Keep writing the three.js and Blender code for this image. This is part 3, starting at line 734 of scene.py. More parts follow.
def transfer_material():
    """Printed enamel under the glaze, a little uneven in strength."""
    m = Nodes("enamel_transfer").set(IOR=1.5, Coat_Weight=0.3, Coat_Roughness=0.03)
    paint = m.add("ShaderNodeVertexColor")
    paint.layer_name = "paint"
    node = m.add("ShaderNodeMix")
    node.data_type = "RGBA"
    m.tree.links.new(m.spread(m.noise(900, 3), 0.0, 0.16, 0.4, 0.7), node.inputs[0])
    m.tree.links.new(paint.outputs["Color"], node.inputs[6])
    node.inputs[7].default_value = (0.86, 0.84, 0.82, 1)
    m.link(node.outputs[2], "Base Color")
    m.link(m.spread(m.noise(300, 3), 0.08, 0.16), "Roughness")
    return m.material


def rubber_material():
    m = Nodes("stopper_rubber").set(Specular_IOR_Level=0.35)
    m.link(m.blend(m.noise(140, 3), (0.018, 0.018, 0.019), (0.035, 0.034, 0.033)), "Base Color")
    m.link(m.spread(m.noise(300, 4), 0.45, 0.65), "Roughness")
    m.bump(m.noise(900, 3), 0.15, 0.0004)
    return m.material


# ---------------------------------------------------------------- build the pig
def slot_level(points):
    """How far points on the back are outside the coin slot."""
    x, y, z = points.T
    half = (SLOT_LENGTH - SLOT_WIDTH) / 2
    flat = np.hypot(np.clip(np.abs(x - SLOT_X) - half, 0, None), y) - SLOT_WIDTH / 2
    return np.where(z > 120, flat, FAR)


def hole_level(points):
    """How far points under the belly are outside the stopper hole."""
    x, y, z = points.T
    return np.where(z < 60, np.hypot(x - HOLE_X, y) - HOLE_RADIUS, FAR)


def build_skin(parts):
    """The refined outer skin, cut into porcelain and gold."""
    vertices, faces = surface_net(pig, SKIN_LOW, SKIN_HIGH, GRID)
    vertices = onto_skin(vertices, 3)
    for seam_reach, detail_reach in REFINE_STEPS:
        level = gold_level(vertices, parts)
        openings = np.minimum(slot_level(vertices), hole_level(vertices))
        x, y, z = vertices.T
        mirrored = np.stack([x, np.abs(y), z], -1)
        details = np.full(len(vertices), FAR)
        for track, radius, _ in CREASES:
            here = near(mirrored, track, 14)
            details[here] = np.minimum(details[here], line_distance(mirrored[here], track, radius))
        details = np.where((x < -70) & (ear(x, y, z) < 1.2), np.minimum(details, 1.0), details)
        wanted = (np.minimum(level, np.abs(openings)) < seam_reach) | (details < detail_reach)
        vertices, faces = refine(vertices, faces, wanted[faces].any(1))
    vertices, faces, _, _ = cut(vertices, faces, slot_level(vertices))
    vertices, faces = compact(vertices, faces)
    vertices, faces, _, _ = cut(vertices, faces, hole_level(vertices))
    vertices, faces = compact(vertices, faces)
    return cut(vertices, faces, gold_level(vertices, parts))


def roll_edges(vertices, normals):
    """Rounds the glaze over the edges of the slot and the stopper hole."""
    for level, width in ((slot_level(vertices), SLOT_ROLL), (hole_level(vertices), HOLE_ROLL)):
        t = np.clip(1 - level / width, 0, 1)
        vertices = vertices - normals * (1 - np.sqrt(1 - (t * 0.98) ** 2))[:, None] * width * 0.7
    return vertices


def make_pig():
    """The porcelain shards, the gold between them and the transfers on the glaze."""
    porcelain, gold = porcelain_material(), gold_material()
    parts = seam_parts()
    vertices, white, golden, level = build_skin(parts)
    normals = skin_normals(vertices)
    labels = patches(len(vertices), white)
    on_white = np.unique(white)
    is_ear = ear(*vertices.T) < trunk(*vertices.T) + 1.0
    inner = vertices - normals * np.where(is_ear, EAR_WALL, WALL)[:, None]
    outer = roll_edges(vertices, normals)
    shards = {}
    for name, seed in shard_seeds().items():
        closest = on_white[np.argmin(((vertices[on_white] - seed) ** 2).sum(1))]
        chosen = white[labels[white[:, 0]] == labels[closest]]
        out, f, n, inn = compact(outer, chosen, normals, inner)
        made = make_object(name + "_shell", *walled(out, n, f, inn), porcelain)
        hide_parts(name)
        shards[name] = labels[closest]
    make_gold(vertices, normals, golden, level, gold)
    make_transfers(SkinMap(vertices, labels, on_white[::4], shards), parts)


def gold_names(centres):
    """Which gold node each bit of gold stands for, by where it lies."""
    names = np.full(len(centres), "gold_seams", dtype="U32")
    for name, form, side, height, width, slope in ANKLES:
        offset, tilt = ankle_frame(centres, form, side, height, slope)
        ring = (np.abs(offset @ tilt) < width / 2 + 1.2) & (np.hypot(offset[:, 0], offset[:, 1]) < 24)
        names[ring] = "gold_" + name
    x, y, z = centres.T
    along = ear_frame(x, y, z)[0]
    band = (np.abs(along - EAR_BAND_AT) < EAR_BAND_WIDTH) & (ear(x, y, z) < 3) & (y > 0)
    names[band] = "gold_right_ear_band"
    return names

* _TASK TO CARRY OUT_
All of the material above needs to be retyped word for word.

* _TASK RESPONSE_
Keep writing the three.js and Blender code for this image. This is part 3, starting at line 734 of scene.py. More parts follow.
def transfer_material():
    """Printed enamel under the glaze, a little uneven in strength."""
    m = Nodes("enamel_transfer").set(IOR=1.5, Coat_Weight=0.3, Coat_Roughness=0.03)
    paint = m.add("ShaderNodeVertexColor")
    paint.layer_name = "paint"
    node = m.add("ShaderNodeMix")
    node.data_type = "RGBA"
    m.tree.links.new(m.spread(m.noise(900, 3), 0.0, 0.16, 0.4, 0.7), node.inputs[0])
    m.tree.links.new(paint.outputs["Color"], node.inputs[6])
    node.inputs[7].default_value = (0.86, 0.84, 0.82, 1)
    m.link(node.outputs[2], "Base Color")
    m.link(m.spread(m.noise(300, 3), 0.08, 0.16), "Roughness")
    return m.material


def rubber_material():
    m = Nodes("stopper_rubber").set(Specular_IOR_Level=0.35)
    m.link(m.blend(m.noise(140, 3), (0.018, 0.018, 0.019), (0.035, 0.034, 0.033)), "Base Color")
    m.link(m.spread(m.noise(300, 4), 0.45, 0.65), "Roughness")
    m.bump(m.noise(900, 3), 0.15, 0.0004)
    return m.material


# ---------------------------------------------------------------- build the pig
def slot_level(points):
    """How far points on the back are outside the coin slot."""
    x, y, z = points.T
    half = (SLOT_LENGTH - SLOT_WIDTH) / 2
    flat = np.hypot(np.clip(np.abs(x - SLOT_X) - half, 0, None), y) - SLOT_WIDTH / 2
    return np.where(z > 120, flat, FAR)


def hole_level(points):
    """How far points under the belly are outside the stopper hole."""
    x, y, z = points.T
    return np.where(z < 60, np.hypot(x - HOLE_X, y) - HOLE_RADIUS, FAR)


def build_skin(parts):
    """The refined outer skin, cut into porcelain and gold."""
    vertices, faces = surface_net(pig, SKIN_LOW, SKIN_HIGH, GRID)
    vertices = onto_skin(vertices, 3)
    for seam_reach, detail_reach in REFINE_STEPS:
        level = gold_level(vertices, parts)
        openings = np.minimum(slot_level(vertices), hole_level(vertices))
        x, y, z = vertices.T
        mirrored = np.stack([x, np.abs(y), z], -1)
        details = np.full(len(vertices), FAR)
        for track, radius, _ in CREASES:
            here = near(mirrored, track, 14)
            details[here] = np.minimum(details[here], line_distance(mirrored[here], track, radius))
        details = np.where((x < -70) & (ear(x, y, z) < 1.2), np.minimum(details, 1.0), details)
        wanted = (np.minimum(level, np.abs(openings)) < seam_reach) | (details < detail_reach)
        vertices, faces = refine(vertices, faces, wanted[faces].any(1))
    vertices, faces, _, _ = cut(vertices, faces, slot_level(vertices))
    vertices, faces = compact(vertices, faces)
    vertices, faces, _, _ = cut(vertices, faces, hole_level(vertices))
    vertices, faces = compact(vertices, faces)
    return cut(vertices, faces, gold_level(vertices, parts))


def roll_edges(vertices, normals):
    """Rounds the glaze over the edges of the slot and the stopper hole."""
    for level, width in ((slot_level(vertices), SLOT_ROLL), (hole_level(vertices), HOLE_ROLL)):
        t = np.clip(1 - level / width, 0, 1)
        vertices = vertices - normals * (1 - np.sqrt(1 - (t * 0.98) ** 2))[:, None] * width * 0.7
    return vertices


def make_pig():
    """The porcelain shards, the gold between them and the transfers on the glaze."""
    porcelain, gold = porcelain_material(), gold_material()
    parts = seam_parts()
    vertices, white, golden, level = build_skin(parts)
    normals = skin_normals(vertices)
    labels = patches(len(vertices), white)
    on_white = np.unique(white)
    is_ear = ear(*vertices.T) < trunk(*vertices.T) + 1.0
    inner = vertices - normals * np.where(is_ear, EAR_WALL, WALL)[:, None]
    outer = roll_edges(vertices, normals)
    shards = {}
    for name, seed in shard_seeds().items():
        closest = on_white[np.argmin(((vertices[on_white] - seed) ** 2).sum(1))]
        chosen = white[labels[white[:, 0]] == labels[closest]]
        out, f, n, inn = compact(outer, chosen, normals, inner)
        made = make_object(name + "_shell", *walled(out, n, f, inn), porcelain)
        hide_parts(name)
        shards[name] = labels[closest]
    make_gold(vertices, normals, golden, level, gold)
    make_transfers(SkinMap(vertices, labels, on_white[::4], shards), parts)


def gold_names(centres):
    """Which gold node each bit of gold stands for, by where it lies."""
    names = np.full(len(centres), "gold_seams", dtype="U32")
    for name, form, side, height, width, slope in ANKLES:
        offset, tilt = ankle_frame(centres, form, side, height, slope)
        ring = (np.abs(offset @ tilt) < width / 2 + 1.2) & (np.hypot(offset[:, 0], offset[:, 1]) < 24)
        names[ring] = "gold_" + name
    x, y, z = centres.T
    along = ear_frame(x, y, z)[0]
    band = (np.abs(along - EAR_BAND_AT) < EAR_BAND_WIDTH) & (ear(x, y, z) < 3) & (y > 0)
    names[band] = "gold_right_ear_band"
    return names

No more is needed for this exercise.